TASK:
Tell me how many lines hold "axes", please, using only the number.
------ RECORDED DATA ------
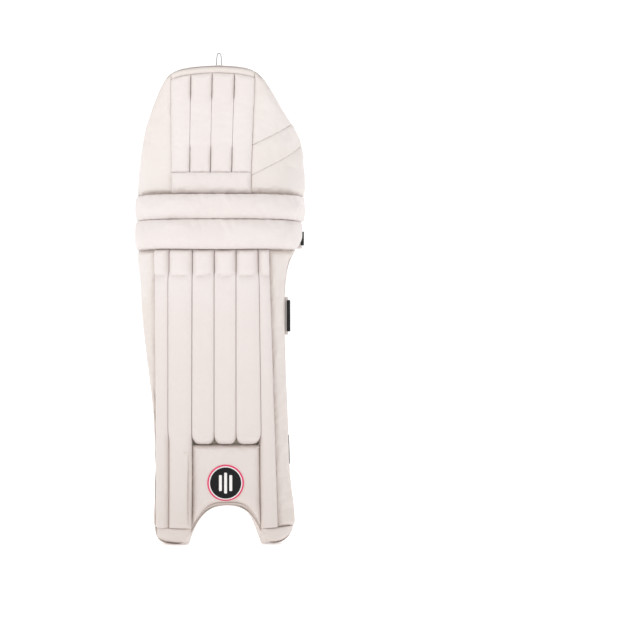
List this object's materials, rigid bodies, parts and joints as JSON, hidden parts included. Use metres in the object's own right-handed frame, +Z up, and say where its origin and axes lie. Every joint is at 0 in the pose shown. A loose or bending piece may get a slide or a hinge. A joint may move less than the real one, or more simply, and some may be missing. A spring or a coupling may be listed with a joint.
{
  "type": "cricket leg pad",
  "caption": "Batting leg pad with cane-stiffened shin channels, knee rolls, a folding top hat and hook-and-loop leg straps.",
  "frame": {"origin": "centre of the pad's bounding box, on the level that its two feet stand on", "axes": "+Z up along the shin, -Y out of the strike face, +X to the right as seen from the front; the leg goes in from +Y"},
  "size_m": [0.2567, 0.1261, 0.724],
  "materials": {
    "facing": "satin coated leathercloth",
    "wing": "satin coated leathercloth",
    "foam": "closed-cell foam",
    "cane": "split cane",
    "lining": "smooth printed lining cloth",
    "strap": "brushed loop cloth",
    "hook": "loop pile",
    "tab": "matt pull tab",
    "badge": "embossed transfer",
    "loop": "woven tape"
  },
  "bodies": {
    "shin": {"shin_board": "foam", "shin_lining": "lining", "cane_channel_1": "facing", "cane_channel_2": "facing", "cane_channel_3": "facing", "cane_channel_4": "facing", "cane_channel_5": "facing", "cane_channel_6": "facing", "cane_rod_1": "cane", "cane_rod_2": "cane", "cane_rod_3": "cane", "cane_rod_4": "cane", "cane_rod_5": "cane", "cane_rod_6": "cane", "wing_left": "wing", "wing_right": "wing", "instep_panel": "facing", "instep_binding": "facing", "instep_badge": "badge", "foot_strip_left": "wing", "foot_strip_right": "wing", "bolster_left": "lining", "bolster_centre": "lining", "bolster_right": "lining", "foot_pad_left": "lining", "instep_pad": "lining", "foot_pad_right": "lining", "calf_strap_anchor": "strap", "calf_strap_pile": "hook", "ankle_strap_anchor": "strap", "ankle_strap_pile": "hook"},
    "lower_roll": {"knee_roll_lower": "facing", "knee_roll_lower_core": "foam", "knee_strap_anchor": "strap", "knee_strap_pile": "hook"},
    "upper_roll": {"knee_roll_upper": "facing", "knee_roll_upper_core": "foam", "knee_cup_left": "lining", "knee_cup_right": "lining", "knee_gusset": "hook"},
    "top_hat": {"top_board": "foam", "top_lining": "lining", "top_channel_1": "facing", "top_channel_2": "facing", "top_channel_3": "facing", "top_channel_4": "facing", "top_hem": "facing", "top_rim": "facing", "top_panel_left": "wing", "top_panel_right_lower": "wing", "top_panel_right_middle": "wing", "top_panel_right_upper": "wing", "top_badge": "badge"},
    "hanger": {"hang_loop": "loop"},
    "knee_band": {"knee_strap": "strap", "knee_strap_tab": "tab"},
    "calf_band": {"calf_strap": "strap", "calf_strap_tab": "tab"},
    "ankle_band": {"ankle_strap": "strap", "ankle_strap_tab": "tab"}
  },
  "joints": [
    {"name": "knee_flex_lower", "type": "hinge", "parent": "shin", "child": "lower_roll", "pos_m": [0, 0.048, 0.438], "axis": [-1, 0, 0], "range_deg": [0, 6]},
    {"name": "knee_flex_middle", "type": "hinge", "parent": "lower_roll", "child": "upper_roll", "pos_m": [0, 0.048, 0.481], "axis": [-1, 0, 0], "range_deg": [0, 6]},
    {"name": "knee_flex_upper", "type": "hinge", "parent": "upper_roll", "child": "top_hat", "pos_m": [0, 0.048, 0.518], "axis": [-1, 0, 0], "range_deg": [0, 6]},
    {"name": "hang_loop_fold", "type": "hinge", "parent": "top_hat", "child": "hanger", "pos_m": [0.0023, -0.0511, 0.706], "axis": [1, 0, 0], "range_deg": [-50, 50], "stiffness_Nm_per_rad": 0.0005},
    {"name": "knee_strap_open", "type": "hinge", "parent": "lower_roll", "child": "knee_band", "pos_m": [-0.1009, 0.0484, 0.4555], "axis": [0, 0, 1], "range_deg": [0, 150]},
    {"name": "calf_strap_open", "type": "hinge", "parent": "shin", "child": "calf_band", "pos_m": [-0.0944, 0.0327, 0.3385], "axis": [-0.0592, 0.1062, 0.9926], "range_deg": [0, 150]},
    {"name": "ankle_strap_open", "type": "hinge", "parent": "shin", "child": "ankle_band", "pos_m": [-0.0804, 0.0151, 0.1345], "axis": [-0.0209, 0.0186, 0.9996], "range_deg": [0, 150]}
  ],
  "couplings": [
    {"joint": "knee_flex_middle", "follows": "knee_flex_lower", "ratio": 1},
    {"joint": "knee_flex_upper", "follows": "knee_flex_lower", "ratio": 1}
  ]
}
------
RESULT FOR THIS EXERCISE:
2